Online Learning Resources

I have a bunch of topics I’ve been meaning to blog about this year, and just haven’t had the time to get to too many of them. A lot of my blogging recently has been more “getting stuff off my chest” blogging or “clearing out my head” blogging. But I have a few topics to cover that might be mildly useful to other people. Today’s topic is going to be an overview of online learning resources. I had to write up some notes of this stuff for work recently, since we’re doing a review of the training resources we make available in the IT department. So this post is basically repurposed from an email I sent to my boss.

I get a fair amount of use out of Pluralsight. I have my own subscription, but we also have a department subscription at work. Pluralsight is really good for .NET stuff and other Microsoft-specific programming topics. It does cover topics outside of the Microsoft ecosystem, but not as well. It’s all video training (no books).

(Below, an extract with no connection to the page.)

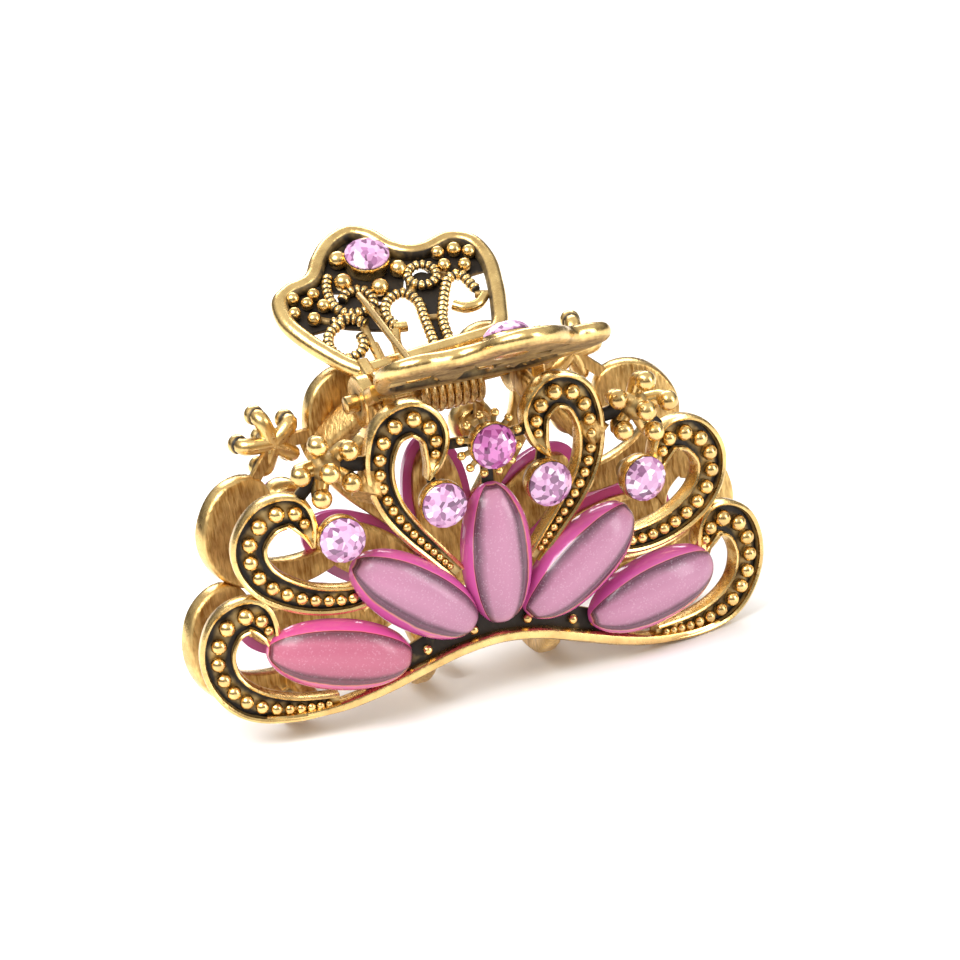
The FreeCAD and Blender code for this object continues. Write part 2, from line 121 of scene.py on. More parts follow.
world = bpy.data.worlds.new("studio")
bpy.context.scene.world = world
world.use_nodes = True
tree = world.node_tree
tree.nodes.clear()
seen = add_node(tree, "LightPath").outputs["Is Camera Ray"]
direction = add_node(tree, "TexCoord").outputs["Generated"]
height = add_node(tree, "SeparateXYZ", Vector=direction).outputs["Z"]
walls = add_node(tree, "ValToRGB", Fac=add_node(tree, "MapRange", Value=height, From_Min=-0.3, From_Max=1.0).outputs[0])
walls.color_ramp.elements[0].color = (0.40, 0.38, 0.36, 1)
walls.color_ramp.elements[0].position = 0.1
walls.color_ramp.elements[1].color = (1.0, 1.0, 1.0, 1)
walls.color_ramp.elements[1].position = 0.75
dim = walls.color_ramp.elements.new(0.36)
dim.color = (0.10, 0.095, 0.09, 1)
lit = add_node(tree, "Background", Color=walls.outputs["Color"], Strength=0.85)
shown = add_node(tree, "Background", Color=(1, 1, 1, 1), Strength=1.0)
mixed = add_node(tree, "MixShader", Fac=seen, i1=lit.outputs[0], i2=shown.outputs[0])
add_node(tree, "OutputWorld", Surface=mixed.outputs[0])

bm = bmesh.new()
bmesh.ops.create_grid(bm, x_segments=1, y_segments=1, size=1.2)
floor_mesh = bpy.data.meshes.new("table")
bm.to_mesh(floor_mesh)
bm.free()
floor = bpy.data.objects.new("table", floor_mesh)
bpy.context.scene.collection.objects.link(floor)
table_paint = bpy.data.materials.new("white_table")
table_paint.use_nodes = True
table_shader = table_paint.node_tree.nodes["Principled BSDF"]
table_shader.inputs["Base Color"].default_value = (0.93, 0.93, 0.93, 1)
table_shader.inputs["Roughness"].default_value = 0.6
floor.data.materials.append(table_paint)
bpy.context.scene.view_settings.view_transform = "Standard"

# ---- Scroll faces of the two jaws ----
# Each jaw is one zinc casting plated antique gold. Its face is six scrolls with raised, rubbed rims
# and a blackened channel between them, three a side. The back is brushed. Face and lever are cast
# a few degrees askew of the hinge pin, and a little to the right of its middle.
HINGE_Z = frame["joints"][0]["pos_m"][2] / MM
FOOT_TO_PIN = 28.0
ABOUT_PIN = Matrix.Translation((0, 0, HINGE_Z))
JAW_SHIFT = 0.45
ASKEW = Matrix.Translation((JAW_SHIFT, 0, 0)) @ ABOUT_PIN @ Matrix.Rotation(math.radians(3), 4, "Y") @ ABOUT_PIN.inverted()
FACE_RADIUS = 110.0
FACE_FRONT = 8.7
FACE_DEPTH = 1.8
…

We also have a Percipio account at work, and I’ve poked around in it a bit, but haven’t gotten much out of it. There are a lot of books and videos available, and it covers a much wider set of subjects than Pluralsight. There’s probably a lot of useful stuff in there, but it’s not that useful for me. (Percipio seems to be a rebranding of Skillsoft, which I also have access to via my ACM membership.)

I’ve also tried out LinkedIn Learning, which we have access to at work. This platform has a much wider breadth of material than Pluralsight or Percipio, and includes a lot of non-IT oriented stuff. I’m looking at the home page now, and I’m seeing stuff like “Life Mastery: Achieving Happiness and Success”. Basically, a lot of “soft skill” stuff. There’s plenty of content for programmers too though. Like Pluralsight, it’s all video (no books). From what I’ve watched, I’d say that the quality of stuff on this platform is pretty mixed. Some of it is really good, and some of it is more on the level of what you’d get from random YouTube videos. (And LinkedIn Learning is a rebranding of Lynda, which I still (I think) have access to via the Somerset County Library.)

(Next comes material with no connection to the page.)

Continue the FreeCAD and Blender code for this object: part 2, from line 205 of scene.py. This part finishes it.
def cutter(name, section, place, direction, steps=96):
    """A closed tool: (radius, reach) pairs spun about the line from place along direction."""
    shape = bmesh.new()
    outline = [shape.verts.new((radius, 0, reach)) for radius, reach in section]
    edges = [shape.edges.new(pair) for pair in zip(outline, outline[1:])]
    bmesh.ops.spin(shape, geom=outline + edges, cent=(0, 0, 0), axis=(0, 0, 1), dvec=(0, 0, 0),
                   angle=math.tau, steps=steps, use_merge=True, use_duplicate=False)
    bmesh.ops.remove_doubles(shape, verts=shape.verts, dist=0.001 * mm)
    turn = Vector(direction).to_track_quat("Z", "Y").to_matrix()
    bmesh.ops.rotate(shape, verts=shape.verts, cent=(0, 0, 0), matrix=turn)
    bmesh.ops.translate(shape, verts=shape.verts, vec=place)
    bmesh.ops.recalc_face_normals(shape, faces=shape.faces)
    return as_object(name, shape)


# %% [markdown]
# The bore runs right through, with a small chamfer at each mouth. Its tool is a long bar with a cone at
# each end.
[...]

Through my membership in ACM, I have access to the O’Reilly learning platform (formerly Safari), which is, I think, the best one out there for programming topics. They have basically every programming-related book that gets published by any of the major publishers (and some minor ones). It used to be just an ebook platform, but they’ve adding a lot of video content too. And the ACM access used to be to just a subset of the full Safari library, but it’s now the full library, which is awesome. (See previous mention here.)

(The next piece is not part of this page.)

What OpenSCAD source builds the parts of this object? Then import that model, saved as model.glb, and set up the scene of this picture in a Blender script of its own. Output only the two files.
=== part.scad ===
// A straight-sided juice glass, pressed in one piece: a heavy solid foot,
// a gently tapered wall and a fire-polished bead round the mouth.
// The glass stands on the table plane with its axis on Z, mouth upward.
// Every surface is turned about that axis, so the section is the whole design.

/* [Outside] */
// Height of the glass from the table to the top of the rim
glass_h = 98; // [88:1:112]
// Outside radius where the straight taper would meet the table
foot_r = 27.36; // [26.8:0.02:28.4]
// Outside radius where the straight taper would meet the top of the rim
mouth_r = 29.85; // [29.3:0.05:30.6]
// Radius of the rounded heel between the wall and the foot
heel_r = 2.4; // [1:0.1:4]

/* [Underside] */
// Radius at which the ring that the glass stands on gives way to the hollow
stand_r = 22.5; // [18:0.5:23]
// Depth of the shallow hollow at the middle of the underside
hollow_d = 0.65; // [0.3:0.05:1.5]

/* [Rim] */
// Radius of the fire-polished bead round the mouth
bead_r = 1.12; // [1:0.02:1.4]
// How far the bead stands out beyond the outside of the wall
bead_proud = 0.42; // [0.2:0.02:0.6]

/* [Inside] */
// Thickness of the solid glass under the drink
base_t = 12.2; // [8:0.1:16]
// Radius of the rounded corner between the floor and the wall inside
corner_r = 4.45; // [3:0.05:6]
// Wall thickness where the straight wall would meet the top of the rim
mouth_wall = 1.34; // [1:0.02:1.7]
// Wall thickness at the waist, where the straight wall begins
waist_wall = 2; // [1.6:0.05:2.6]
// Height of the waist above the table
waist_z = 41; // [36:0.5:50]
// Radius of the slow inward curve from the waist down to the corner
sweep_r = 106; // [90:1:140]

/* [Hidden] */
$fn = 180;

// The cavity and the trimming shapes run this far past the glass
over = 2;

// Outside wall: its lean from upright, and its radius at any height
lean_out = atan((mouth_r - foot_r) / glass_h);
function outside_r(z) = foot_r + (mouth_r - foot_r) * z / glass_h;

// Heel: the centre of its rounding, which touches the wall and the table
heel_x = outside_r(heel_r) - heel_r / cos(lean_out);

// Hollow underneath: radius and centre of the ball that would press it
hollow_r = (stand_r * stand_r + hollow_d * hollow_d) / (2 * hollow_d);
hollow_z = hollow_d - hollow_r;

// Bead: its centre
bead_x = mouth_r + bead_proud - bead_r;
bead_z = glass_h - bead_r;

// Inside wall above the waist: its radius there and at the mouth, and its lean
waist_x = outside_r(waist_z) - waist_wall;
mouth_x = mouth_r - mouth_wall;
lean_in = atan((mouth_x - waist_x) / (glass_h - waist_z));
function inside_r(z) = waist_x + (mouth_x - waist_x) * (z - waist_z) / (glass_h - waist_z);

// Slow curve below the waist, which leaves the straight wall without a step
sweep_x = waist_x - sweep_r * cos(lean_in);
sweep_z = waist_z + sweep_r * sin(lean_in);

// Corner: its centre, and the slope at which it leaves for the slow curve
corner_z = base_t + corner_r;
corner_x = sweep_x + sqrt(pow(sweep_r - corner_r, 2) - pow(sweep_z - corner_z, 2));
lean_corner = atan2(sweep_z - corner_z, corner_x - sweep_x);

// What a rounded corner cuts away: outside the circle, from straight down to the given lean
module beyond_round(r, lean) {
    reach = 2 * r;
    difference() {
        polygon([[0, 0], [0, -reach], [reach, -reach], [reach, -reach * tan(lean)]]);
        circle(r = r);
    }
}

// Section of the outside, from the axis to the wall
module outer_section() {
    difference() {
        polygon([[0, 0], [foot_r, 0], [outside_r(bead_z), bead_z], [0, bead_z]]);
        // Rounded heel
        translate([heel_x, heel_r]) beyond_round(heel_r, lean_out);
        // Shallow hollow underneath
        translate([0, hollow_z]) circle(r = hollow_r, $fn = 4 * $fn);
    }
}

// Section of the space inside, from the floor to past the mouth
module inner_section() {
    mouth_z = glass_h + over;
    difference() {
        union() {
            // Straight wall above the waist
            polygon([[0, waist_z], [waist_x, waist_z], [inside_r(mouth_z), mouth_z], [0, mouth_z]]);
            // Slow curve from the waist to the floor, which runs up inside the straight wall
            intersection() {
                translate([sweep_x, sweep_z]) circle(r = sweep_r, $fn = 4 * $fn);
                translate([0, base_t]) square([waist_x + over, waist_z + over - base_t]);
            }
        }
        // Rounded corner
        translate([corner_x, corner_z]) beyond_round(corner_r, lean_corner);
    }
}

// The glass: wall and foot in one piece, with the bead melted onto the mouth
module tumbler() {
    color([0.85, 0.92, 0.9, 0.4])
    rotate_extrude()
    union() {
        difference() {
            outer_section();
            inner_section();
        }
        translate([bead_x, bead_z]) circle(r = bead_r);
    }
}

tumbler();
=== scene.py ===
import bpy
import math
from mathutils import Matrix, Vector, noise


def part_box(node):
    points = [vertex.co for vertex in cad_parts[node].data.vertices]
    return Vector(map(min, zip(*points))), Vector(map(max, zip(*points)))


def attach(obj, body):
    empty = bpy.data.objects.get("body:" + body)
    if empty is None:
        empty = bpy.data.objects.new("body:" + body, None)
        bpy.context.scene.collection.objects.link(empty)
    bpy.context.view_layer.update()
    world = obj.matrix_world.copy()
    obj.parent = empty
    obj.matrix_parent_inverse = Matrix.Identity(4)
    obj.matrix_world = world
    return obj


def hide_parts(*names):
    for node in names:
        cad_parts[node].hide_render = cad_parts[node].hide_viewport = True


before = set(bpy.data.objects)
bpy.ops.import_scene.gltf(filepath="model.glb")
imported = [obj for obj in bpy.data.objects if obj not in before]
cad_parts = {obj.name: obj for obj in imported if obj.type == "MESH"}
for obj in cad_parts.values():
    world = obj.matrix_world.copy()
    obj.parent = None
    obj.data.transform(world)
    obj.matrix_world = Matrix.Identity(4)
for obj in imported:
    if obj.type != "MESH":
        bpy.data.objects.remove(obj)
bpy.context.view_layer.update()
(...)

Outside of paid learning platforms, there’s a lot of free stuff out there now. Microsoft has a lot of stuff at Microsoft Learn and Channel 9. And all of their conferences went virtual (and free) in 2020. Both Build and Ignite had some good content last year. Ignite is already scheduled for March 2-4 this year, and will be free and virtual.

In terms of my own current online learning, I’m trying to finish a course on ASP.NET Core Fundamentals on Pluralsight. I’ve been really busy at work though, and haven’t watched any of it in more than a week. (And yes, I know, I could watch it at night or on the weekend, but I’ve been either tired and/or busy on weeknights and weekends lately too. But that’s a subject for an entirely different blog post.)